Operating the well deck at night amplifies both risk and payoff. Tight clearances, moving water, and heavy vehicles leave little room for error, but successful repetitions build confidence in the ship–shore team. The images released by the Marine Corps highlight this reality, showing vehicles lined up with minimal spacing, their outlines defined more by reflections than by form.
Integrated Training Before Deployment Pressure
QUART 26.2 concluded in late January 2026 and was deliberately framed as an integration event rather than a culminating exercise. Alongside ACV launches, the training included LCAC operations and aviation deck landing qualifications for MV-22B Ospreys, UH-1Y Venoms, AH-1Z Vipers, CH-53E Super Stallions, and MH-60R Seahawks. The intent was to rehearse the full spectrum of amphibious capabilities in a realistic but controlled environment.
The presence of the 13th Marine Expeditionary Unit and Amphibious Squadron 7 ensured that command-and-control relationships were exercised as well. Notably, Peruvian naval officers embarked to observe the training, reflecting a broader emphasis on interoperability with partner nations that share maritime security concerns.
A Glimpse of Future Ship-to-Shore Warfare
Taken together, the night well deck imagery offers more than dramatic visuals.
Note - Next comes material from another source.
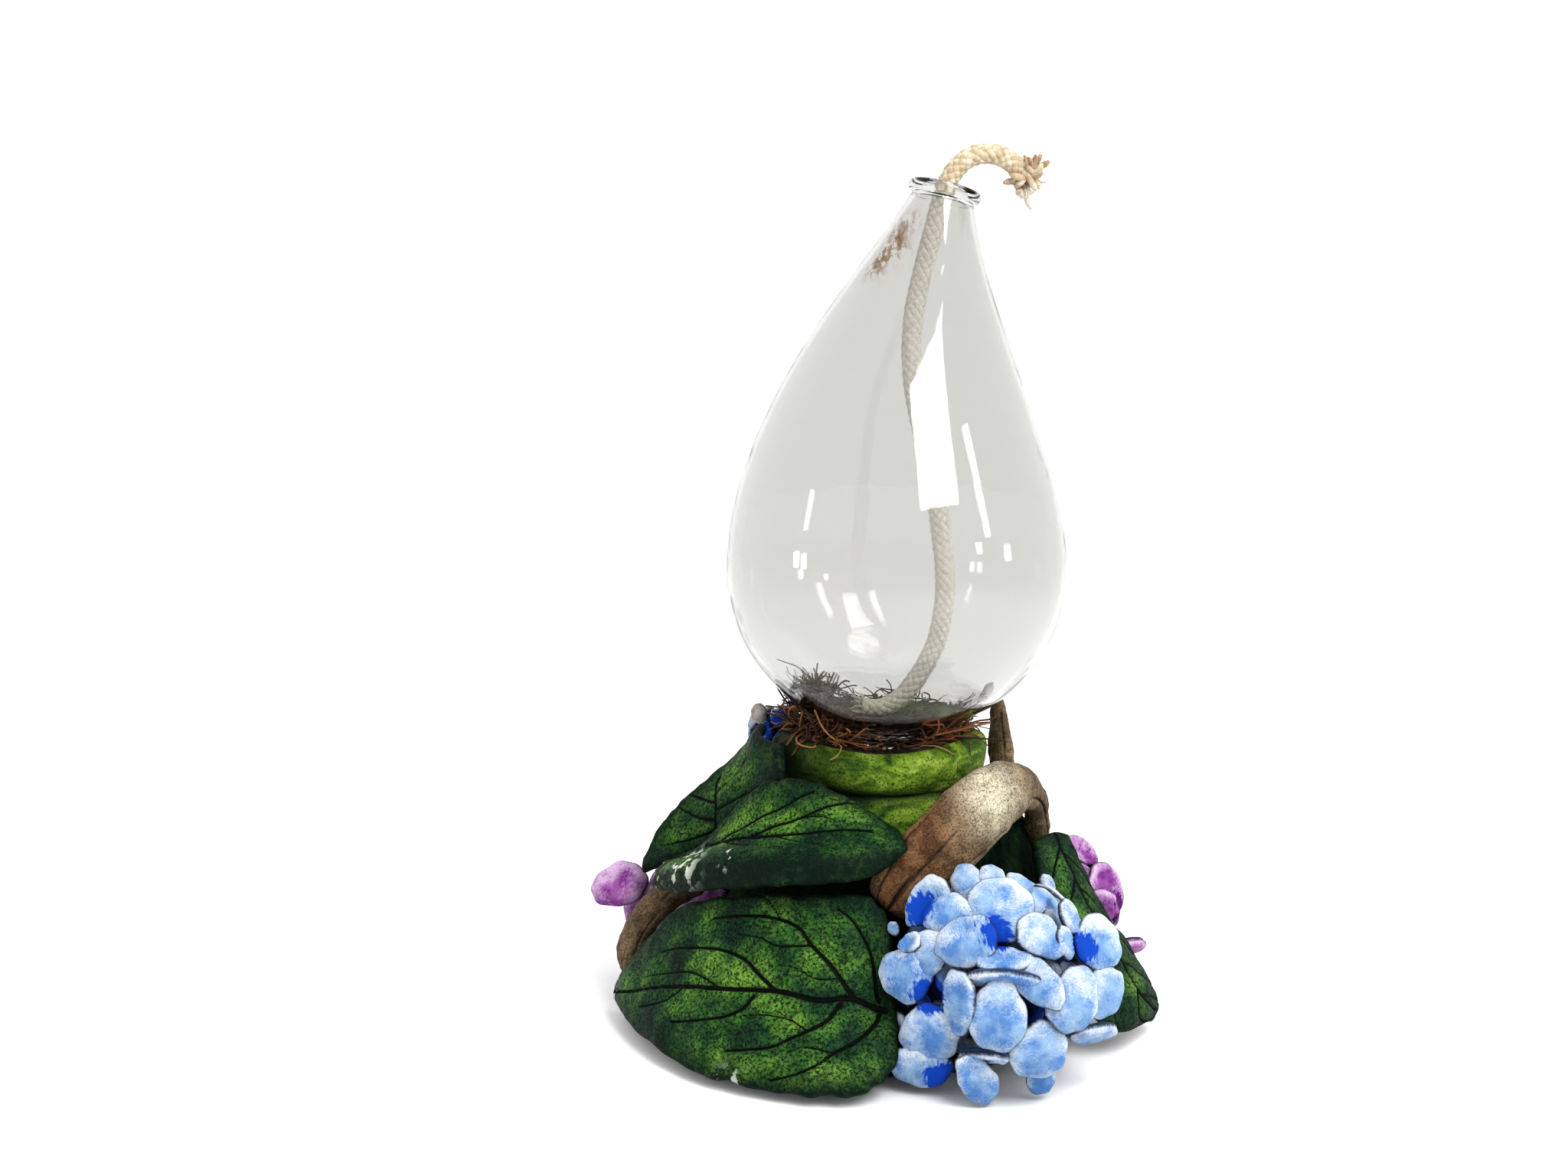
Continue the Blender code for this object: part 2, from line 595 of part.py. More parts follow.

It provides a window into how the Marine Corps is adapting its oldest mission to the realities of modern conflict. The combination of standoff launches, armored mobility, protected firepower, and low-visibility execution points toward an amphibious force designed to survive first contact in a contested littoral.
The Amphibious Combat Vehicle is central to that vision, not as a standalone solution but as part of a tightly integrated naval team. When paired with ships like USS Makin Island and trained through repetitive, demanding exercises, it enables Marines to move from sea to land with speed, protection, and purpose. In an era when the margin for surprise is thin, mastering the dark spaces between ship and shore may prove decisive.